Ahmadinejad believes most people, including Americans, favor the second. The question isn’t who cares what he says, but who absorbed the message that the West is crushed, weak, angry, aggressive and incompetent – and that Iran, Islam and anti-Western forces are the answer. His audience wasn’t in New York, but in the Middle East, Asia and Africa where many people have limited or biased education and limited access to free media for informed understanding.

Delegations from Sweden, Australia, Belgium, Uruguay, Spain, and the United States walked out – correctly, but only adding to the impression that his words only upset the West.

President Obama tried to close his remarks on an up note – hope in the future and he even mentioned “multicultural” New York, where despite the turmoil of the past decade and the angst waiting to burst through, “we see living proof that opportunity can be accessed by all; that what unites us as human beings is far greater than what divides us; and that people from every part of this world can live together in peace.”
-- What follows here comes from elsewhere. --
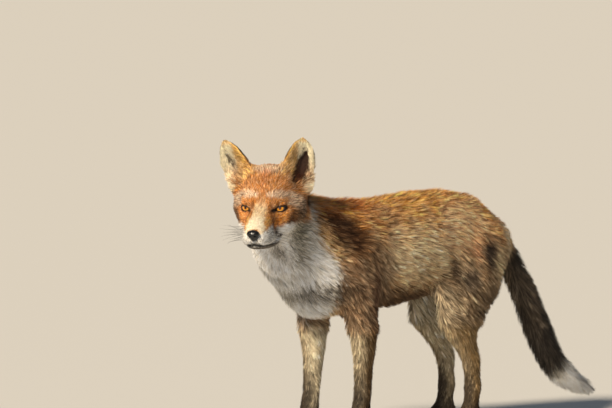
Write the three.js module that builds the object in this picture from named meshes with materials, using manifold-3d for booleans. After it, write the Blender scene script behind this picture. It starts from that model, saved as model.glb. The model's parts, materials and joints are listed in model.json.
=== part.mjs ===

We do believe New York and its residents – and all of America and all Americans – are a beacon of hope for millions of people, Iranians among them, trying desperately to get out of there and into here. But juxtaposed against the President’s prior litany of woes, his paean to New York was oddly parochial and not at all comforting.

There is a case to make for America, for capitalism, for American leadership but even those who look to us for economic, security and political succor are unlikely to make a better case for American leadership in the world than Americans make.